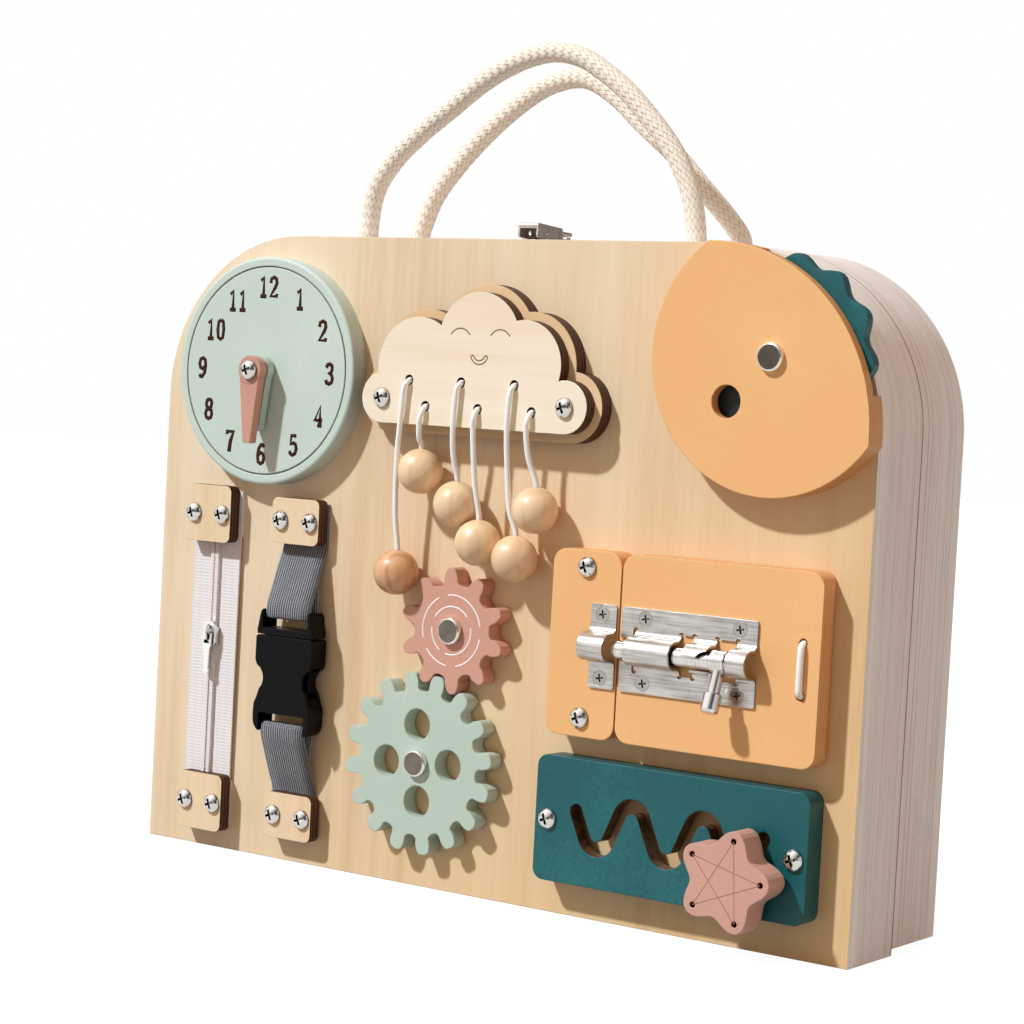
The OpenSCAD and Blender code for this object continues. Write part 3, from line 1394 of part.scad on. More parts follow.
// One sprung prong: a slim arm with a shoulder that shows in the window.
module prong(s) {
    color(black) translate([strap_x + s * prong_x, 0, 0]) difference() {
        union() {
            raised(prong_h, prong_t) polygon([for (p = [[-0.9, prong_root], [0.9, prong_root], [0.8,
                window_z[1] - 0.6],
                [1.9, window_z[1] - 1], [1.9, prong_tip + 2], [0.4, prong_tip], [-1.6, prong_tip], [-1.6,
                    prong_tip + 6],
                [-0.9, window_z[1] - 2]]) [s * p[0], p[1]]]);
            peg([0, prong_root], 1.8, prong_h, prong_h + prong_t);
        }
        peg([0, prong_root], prong_pivot_r + fit, prong_h - 1, prong_h + prong_t + 1);
    }
}

module buckle_prong_left() { prong(-1); }

module buckle_prong_right() { prong(1); }

// --- assembly ----------------------------------------------------------------------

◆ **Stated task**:
Extract the listing in its entirety, matching it exactly.

◆ **Expected answer**:
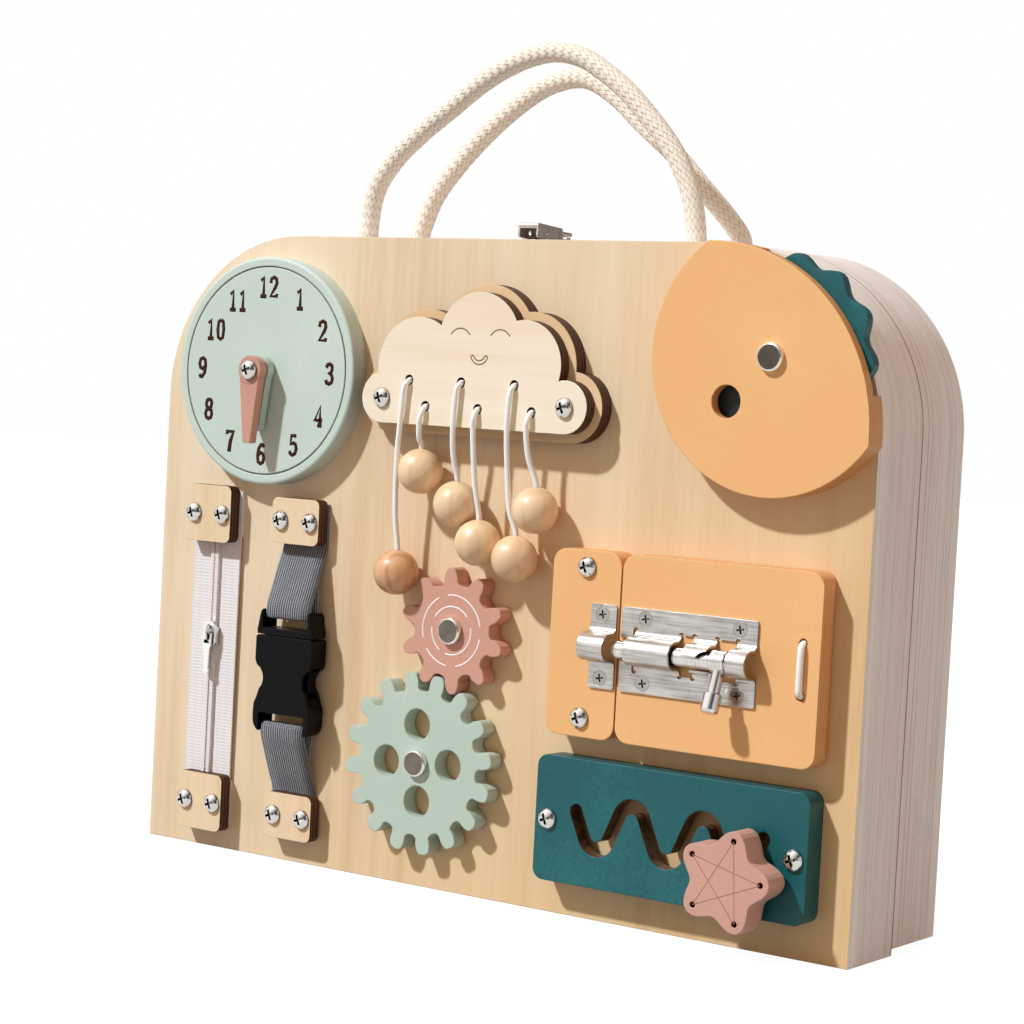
The OpenSCAD and Blender code for this object continues. Write part 3, from line 1394 of part.scad on. More parts follow.
// One sprung prong: a slim arm with a shoulder that shows in the window.
module prong(s) {
    color(black) translate([strap_x + s * prong_x, 0, 0]) difference() {
        union() {
            raised(prong_h, prong_t) polygon([for (p = [[-0.9, prong_root], [0.9, prong_root], [0.8,
                window_z[1] - 0.6],
                [1.9, window_z[1] - 1], [1.9, prong_tip + 2], [0.4, prong_tip], [-1.6, prong_tip], [-1.6,
                    prong_tip + 6],
                [-0.9, window_z[1] - 2]]) [s * p[0], p[1]]]);
            peg([0, prong_root], 1.8, prong_h, prong_h + prong_t);
        }
        peg([0, prong_root], prong_pivot_r + fit, prong_h - 1, prong_h + prong_t + 1);
    }
}

module buckle_prong_left() { prong(-1); }

module buckle_prong_right() { prong(1); }

// --- assembly ----------------------------------------------------------------------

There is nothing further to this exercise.